Lorsque Benjamin, pharmacien adjoint, occupe un studio attenant à l’officine, est-ce une astreinte ?

Dès lors que Benjamin demeure dans des locaux mis à disposition par son employeur afin de répondre sans délai à toute demande d’intervention, ce n’est plus considéré comme une astreinte mais comme du temps de travail effectif. Et cela, même si le studio ou l’appartement privatif bénéficie de toutes les options de confort, une télévision, un canapé-lit, une cuisine, etc.

Cas pratique 9

Antoine, préparateur, était d’astreinte dimanche de 9 h à 19 h. Il a été dérangé une fois pour une intervention de 3 heures. Comment calculer son indemnisation ?

Le temps d’astreinte a réellement duré 7 heures. Antoine a ainsi droit à une rémunération égale à 10 % de son taux horaire x 7 heures. S’y ajoute un repos compensateur de 3 heures pour la période d’intervention.

Planning des gardes

La programmation individuelle des services de garde, d’urgence ou d’astreinte doit être portée à la connaissance de chaque salarié concerné quinze jours à l’avance. En cas de circonstances exceptionnelles, ce délai peut être réduit à deux jours ouvrables.

Calcul de l’indemnité de sujétion

Indemnité de sujétion = 1,5 x valeur du point conventionnel (4,355 € à ce jour) x nombre d’heures de présence pendant le service de garde ou d’urgence.
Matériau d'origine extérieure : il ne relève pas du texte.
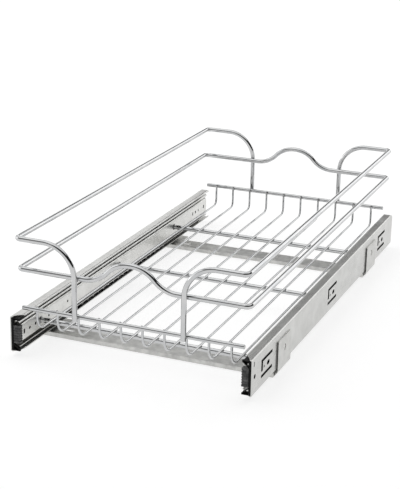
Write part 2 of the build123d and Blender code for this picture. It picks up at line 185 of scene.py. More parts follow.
def bent_line(corners, bends, closed=False):
    """Centre line of a bent wire: straight runs joined by tangent arcs, as an array of points."""
    corners = np.array(corners, float)
    count = len(corners)
    places = range(count) if closed else range(1, count - 1)
    arcs = [corner_arc(corners[i - 1], corners[i], corners[(i + 1) % count], bend)
            for i, bend in zip(places, bends)]
    if not closed:
        arcs = [corners[:1]] + arcs + [corners[-1:]]
    return np.concatenate(arcs)


def carried_frames(line, closed):
    """A tangent and two cross directions at each point. The tangent halves the angle between the runs
    either side; the first cross direction is the last one with its share along the tangent taken out.
    On a closed line the turn left over at the end is spread evenly along it."""
    if closed:
        runs = unit(np.roll(line, -1, 0) - line)
        tangent = unit(runs + np.roll(runs, 1, 0))
    else:
        runs = unit(np.diff(line, axis=0))
        tangent = unit(np.concatenate([runs[:1], runs[1:] + runs[:-1], runs[-1:]]))
    first = np.cross(tangent[0], FRAME_START)
    side = [unit(first)]
    for direction in tangent[1:]:
        side.append(unit(side[-1] - direction * (side[-1] @ direction)))
    if closed:
        back = unit(side[-1] - tangent[0] * (side[-1] @ tangent[0]))
        left_over = np.arctan2(np.cross(back, side[0]) @ tangent[0], back @ side[0])
        spread = left_over * np.arange(len(line))[:, None] / len(line)
        side = np.array(side)
        side = side * np.cos(spread) + np.cross(tangent, side) * np.sin(spread)
    side = np.array(side)
    return tangent, side, np.cross(tangent, side)


def new_piece(name, points, faces, nodes=()):
    """Mesh object at the origin that rides on the basket and stands for its nodes."""
    mesh = bpy.data.meshes.new(name)
    mesh.from_pydata(points.tolist(), [], faces)
    mesh.polygons.foreach_set("use_smooth", np.ones(len(mesh.polygons), bool))
    mesh.update()
    piece = bpy.data.objects.new(name, mesh)
    bpy.context.scene.collection.objects.link(piece)
    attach(piece, "basket")
    if nodes:
        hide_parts(*nodes)
    return piece


def grid_faces(rows, columns, closed_rows=False):
    """Quads of a grid whose columns close on themselves, row by row, turned outwards."""
    row = np.arange(rows if closed_rows else rows - 1)[:, None]
    column = np.arange(columns)[None, :]
    above = (row + 1) % rows
    beside = (column + 1) % columns
    quads = np.stack([row * columns + column, row * columns + beside,
                      above * columns + beside, above * columns + column], -1)
    return quads.reshape(-1, 4)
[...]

Volets ouver ts ou fermés ?

De garde ou d’urgence, la pharmacie peut fonctionner à volets ouverts ou fermés. Focus sur cette distinction.

→ À volets ouverts, l’officine est ouver te au public et fonctionne comme un jour ouvrable habituel.

→ À volets fermés, la pharmacie est fermée au public mais répond à chaque demande. Pour cela, elle doit pouvoir être alertée par une sonnette sur la porte extérieure ou être jointe par téléphone. Dans certains secteurs, l’ouverture est obtenue après un appel préalable au commissariat de police ou à la gendarmerie.

Temps d’intervention

Il commence dès que le téléphone sonne et que vous êtes sollicité pour venir à la pharmacie, puis il s’achève lorsque vous avez fini votre intervention à l’officine. Ce temps de travail effectif est retranché du temps d’astreinte.

Indemnité spéciale pour dérangement

À volets fermés, les gardes et les urgences ouvrent droit à une indemnité spéciale pour dérangement. Il s’agit de l’indemnité TPN (tarif pharmaceutique national) facturée au patient pour chaque ordonnance :

→ 2 euros par ordonnance délivrée le jour, de 8 heures à 20 heures ;

→ 8 euros par ordonnance délivrée la nuit, de 20 heures à 8 heures ;

→ 5 euros par ordonnance délivrée les dimanches et jours fériés, de 8 heures à 20 heures.

Cette indemnité constitue un bonus pour le salarié qui a assuré la dispensation. Elle doit donc apparaître sur sa fiche de paie et est soumise aux charges sociales.